((
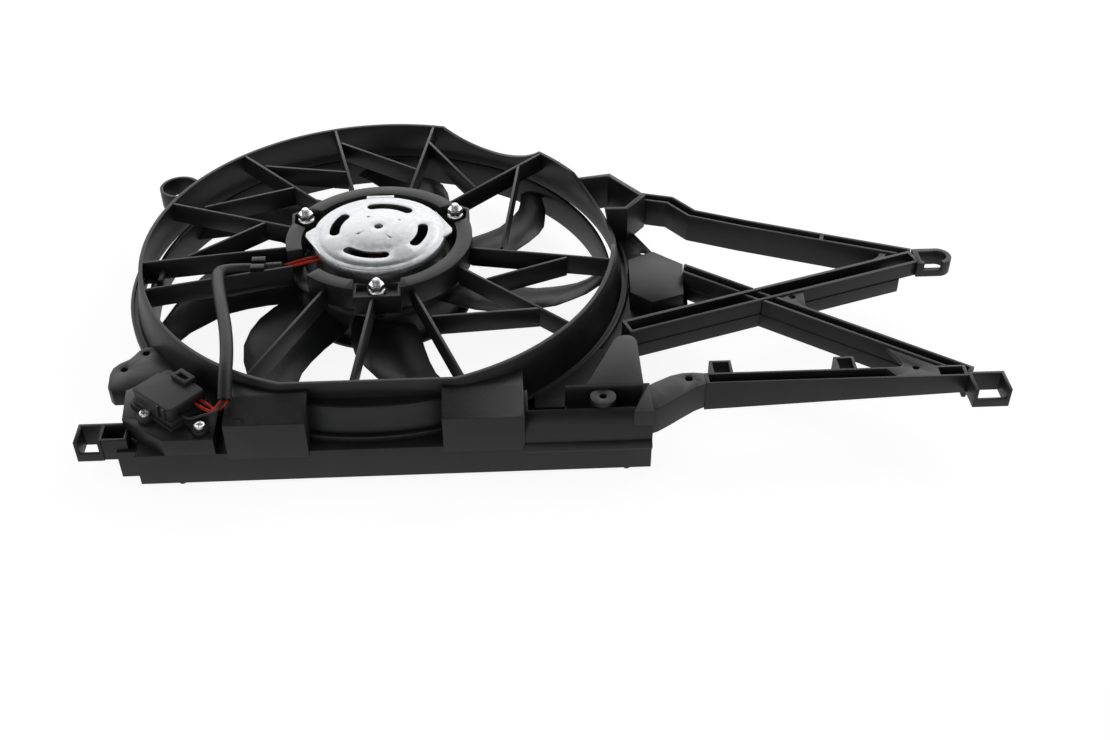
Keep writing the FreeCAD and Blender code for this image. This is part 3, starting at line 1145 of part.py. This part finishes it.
def motor_leads():
    """Two red wires from the sleeve to the motor's can."""
    wires = [swept(route, LEAD_R, "motor lead") for route in MOTOR_LEADS]
    return solids(*[w.cut(disc(CAN_R, 0, 90)) for w in wires])


def build():
    """All the sub-parts, by name."""
    fill = ring_outside()
    sleeve = swept(SLEEVE_ROUTE, SLEEVE_R, "sleeve")
    mount = motor_mount_ring()
    space = rib_space()
    ribs = radial_ribs(space)
    tray = cable_tray(space)
    parts = {
        "shroud_ring": shroud_ring(),
        "motor_mount_ring": mount,
        "radial_ribs": ribs,
        "cross_ribs": cross_ribs(space, solids(ribs, tray)),
        "cable_tray": tray,
        "tray_clip": tray_clip().cut(tray),
        "wall_clip": wall_clip(tray),
        "front_apron": front_apron(fill),
        "left_duct_block": duct_block(BLOCK_X[0], BLOCK_TOPS[0], fill),
        "right_duct_block": duct_block(BLOCK_X[1], BLOCK_TOPS[1], fill),
        "pocket_housing": pocket_housing(fill),
        "resistor_housing": resistor_housing(fill),
        "left_clip": left_clip(),
        "right_clip": clip_loop(*RIGHT_CLIP),
        "near_bar": near_bar(),
        "bar_root": bar_root(),
        "long_brace": brace_long(fill),
        "cross_brace": brace_cross(),
        "top_bar": top_bar(),
        "eye_loop": eye_loop(),
        "arm_gussets": arm_gussets(),
        "ring_ear": ring_ear(fill),
        "hex_collar": hex_collar(fill),
        "root_plate": root_plate(fill),
        "hex_box": hex_box().cut(fill),
        "side_shelf": side_shelf(),
        "ear_plate": ear_plate(fill),
        "fan_hub": fan_hub(),
        "fan_blades": fan_blades(),
        "fan_rim": fan_rim(),
        "drive_plate": drive_plate(),
        "shaft_nut": shaft_nut(),
        "motor_shaft": disc(SHAFT_R, SHAFT_LOW, SHAFT_TOP),
        "motor_can": motor_can(),
        "motor_end_cap": motor_end_cap(),
        "magnets": magnets(),
        "armature_core": armature_core(),
        "armature_windings": armature_windings(),
        "commutator": commutator(),
        "brush_holder": brush_holder(),
        "brushes": brushes(),
        "brush_springs": brush_springs(),
        "lower_bearing": bearing(CAN_LOW - 1.5, CAN_LOW + 6.0, BEARING_R),
        "upper_bearing": bearing(SHAFT_TOP - 6.0, SHAFT_TOP, BEARING_R - 2),
        "motor_flange": motor_flange(),
        "motor_bushes": motor_bushes(),
        "motor_studs": motor_studs(),
        "flange_nuts": flange_nuts(),
        "resistor": resistor(),
        "terminals": terminals(),
        "plug_socket": plug_socket(),
        "plug_body": plug_body(),
        "plug_latch": plug_latch(),
        "socket_screws": socket_screws(),
        "red_leads": solids(red_leads().cut(sleeve)),
        "black_lead": black_lead().cut(sleeve),
        "motor_leads": solids(motor_leads().cut(sleeve)),
        "cable_sleeve": sleeve,
    }
    return parts


def main():
    """Build every sub-part and write it out."""
    os.makedirs("parts", exist_ok=True)
    for name, shape in build().items():
        box = shape.BoundBox
        print(name.ljust(20), "solids", len(shape.Solids), "valid", shape.isValid(),
              "x %.1f %.1f y %.1f %.1f z %.1f %.1f" % (box.XMin, box.XMax, box.YMin, box.YMax, box.ZMin, box.ZMax))
        shape.exportStep("parts/" + name + ".step")


main()
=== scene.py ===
# %% [markdown]
# # A radiator cooling fan
# A car's radiator fan is one large black moulding, with a small motor in its middle and
# a rimmed fan below it. This lesson dresses the engineering model: the same pieces, in
# the same places, with softened edges, real finishes and studio light. The first cell
# loads the model.

# %% Load the model
import json
import math
import bmesh
import bpy
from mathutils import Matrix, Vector


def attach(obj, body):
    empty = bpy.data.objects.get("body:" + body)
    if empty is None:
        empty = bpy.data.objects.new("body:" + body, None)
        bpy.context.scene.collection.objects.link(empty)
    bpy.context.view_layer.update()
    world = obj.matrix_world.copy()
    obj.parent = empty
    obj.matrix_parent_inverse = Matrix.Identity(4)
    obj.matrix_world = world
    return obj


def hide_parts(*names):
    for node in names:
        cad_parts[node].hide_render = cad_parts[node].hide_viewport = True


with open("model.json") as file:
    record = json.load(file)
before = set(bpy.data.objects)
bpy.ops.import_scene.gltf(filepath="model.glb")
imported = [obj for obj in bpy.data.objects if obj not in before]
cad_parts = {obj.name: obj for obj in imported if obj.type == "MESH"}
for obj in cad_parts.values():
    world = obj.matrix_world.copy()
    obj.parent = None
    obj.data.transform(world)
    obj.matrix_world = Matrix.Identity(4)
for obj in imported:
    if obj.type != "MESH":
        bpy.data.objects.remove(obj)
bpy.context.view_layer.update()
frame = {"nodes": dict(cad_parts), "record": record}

MM = 0.001

# %% [markdown]
# ## The camera
# The picture was taken from the front, a little left of straight on and well above the
# part. The camera's place is given as numbers, because its position, its tilt and its lens
# together decide how fast the far side shrinks.

# %% Camera
CAMERA_PLACE = (0.0896, -0.8574, 0.6326)
CAMERA_DOWN = 39.41
CAMERA_TURN = 2.88
LENS = 43.78

camera = bpy.data.objects.new("camera", bpy.data.cameras.new("camera"))
bpy.context.scene.collection.objects.link(camera)
camera.data.lens = LENS
camera.data.sensor_width = 36.0
camera.data.clip_start = 0.01
camera.location = CAMERA_PLACE
camera.rotation_euler = (math.radians(90.0 - CAMERA_DOWN), 0.0, math.radians(-CAMERA_TURN))
bpy.context.scene.camera = camera
print("camera", round((Vector(CAMERA_PLACE)).length, 3), "m from the fan's axis")

# %% [markdown]
# ## Pattern arithmetic
# Blender's materials are graphs of nodes. Wiring each sum by hand hides the idea, so a
# small class wraps a socket: adding or multiplying two of them adds a Math node, and the
# pattern reads as a formula. One more method makes any other node.

# %% A socket that does sums
class Pattern:
    """One output of a material's node, which can be added, multiplied and so on."""

    def __init__(self, finish, socket):
        self.finish = finish
        self.socket = socket

    def sum(self, operation, first, second):
        settings = {"operation": operation}
        return self.finish.node("ShaderNodeMath", settings, {0: first, 1: second})

    def __add__(self, other):
        return self.sum("ADD", self, other)

    def __radd__(self, other):
        return self.sum("ADD", other, self)

    def __sub__(self, other):
        return self.sum("SUBTRACT", self, other)

    def __rsub__(self, other):
        return self.sum("SUBTRACT", other, self)

    def __mul__(self, other):
        return self.sum("MULTIPLY", self, other)

    def __rmul__(self, other):
        return self.sum("MULTIPLY", other, self)


# %% [markdown]
# ## Grey ramps
# A colour ramp turns one number into another along a few stops. Masks in the finishes
# and the studio's walls both use ramps of plain grey, so one helper fills them.

# %% Filling a ramp
def grey(shade):
    """A neutral colour of one brightness."""
    return (shade, shade, shade, 1.0)


def fill_ramp(ramp, stops):
    """Gives a new ramp its stops, each a pair of place and shade."""
    for stop, (place, shade) in ((ramp.elements[0], stops[0]), (ramp.elements[-1], stops[-1])):
        stop.position = place
        stop.color = grey(shade)
    for place, shade in stops[1:-1]:
        ramp.elements.new(place).color = grey(shade)


# %% [markdown]
# ## A finish under construction
# Each finish starts from Blender's own Principled surface. The helpers below add what
# most finishes share: noise at a real size, a ramp that turns a pattern into a mask, a
# blend of two colours, and a bump.

# %% The finish class
class Finish:
    """A material that is being made, with the few nodes that this object needs."""

    def __init__(self, name, colour, roughness, metallic=0.0, specular=0.5):
        self.material = bpy.data.materials.new(name)
        self.material.use_nodes = True
        self.tree = self.material.node_tree
        self.surface = self.tree.nodes["Principled BSDF"]
        self.set("Base Color", (*colour, 1.0))
        self.set("Roughness", roughness)
        self.set("Metallic", metallic)
        self.set("Specular IOR Level", specular)

    def set(self, name, value):
        socket = self.surface.inputs[name]
        if isinstance(value, Pattern):
            self.tree.links.new(value.socket, socket)
        else:
            socket.default_value = value

    def node(self, kind, settings=None, sockets=None, output=0):
        made = self.tree.nodes.new(kind)
        for key, value in (settings or {}).items():
            if key == "stops":
                fill_ramp(made.color_ramp, value)
            else:
                setattr(made, key, value)
        for key, value in (sockets or {}).items():
            if isinstance(value, Pattern):
                self.tree.links.new(value.socket, made.inputs[key])
            else:
                made.inputs[key].default_value = value
        return Pattern(self, made.outputs[output])

    def place(self, stretch=(1.0, 1.0, 1.0)):
        points = self.node("ShaderNodeTexCoord", output="Object")
        return self.node("ShaderNodeMapping", None, {"Vector": points, "Scale": stretch})

    def noise(self, size, detail=3.0, rough=0.5, stretch=(1.0, 1.0, 1.0)):
        sockets = {"Vector": self.place(stretch), "Scale": 1.0 / size, "Detail": detail, "Roughness": rough}
        return self.node("ShaderNodeTexNoise", None, sockets)

    def mask(self, pattern, low, high):
        return self.node("ShaderNodeValToRGB", {"stops": ((low, 0.0), (high, 1.0))}, {"Fac": pattern})

    def blend(self, factor, first, second):
        first = first if isinstance(first, Pattern) else (*first, 1.0)
        second = second if isinstance(second, Pattern) else (*second, 1.0)
        return self.node("ShaderNodeMix", {"data_type": "RGBA"}, {0: factor, 6: first, 7: second}, 2)

    def bump(self, height, distance, strength=1.0):
        sockets = {"Height": height, "Distance": distance, "Strength": strength}
        self.set("Normal", self.node("ShaderNodeBump", None, sockets))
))
▶ [EXERCISE DETAILS]: Extract the first line above and each line after it up to and including the one with "return solids(*[w.cut(disc(CAN_R, 0, 90))", please, exactly and with nothing else.

▶ [RIGHT ANSWER]:
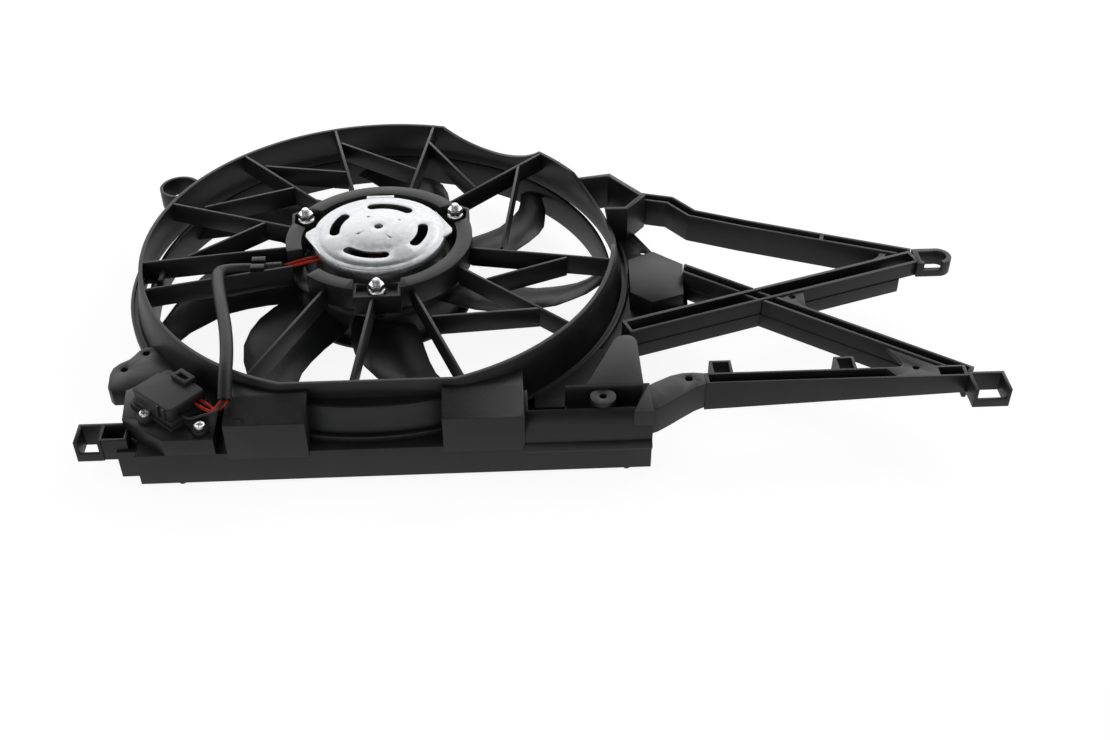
Keep writing the FreeCAD and Blender code for this image. This is part 3, starting at line 1145 of part.py. This part finishes it.
def motor_leads():
    """Two red wires from the sleeve to the motor's can."""
    wires = [swept(route, LEAD_R, "motor lead") for route in MOTOR_LEADS]
    return solids(*[w.cut(disc(CAN_R, 0, 90)) for w in wires])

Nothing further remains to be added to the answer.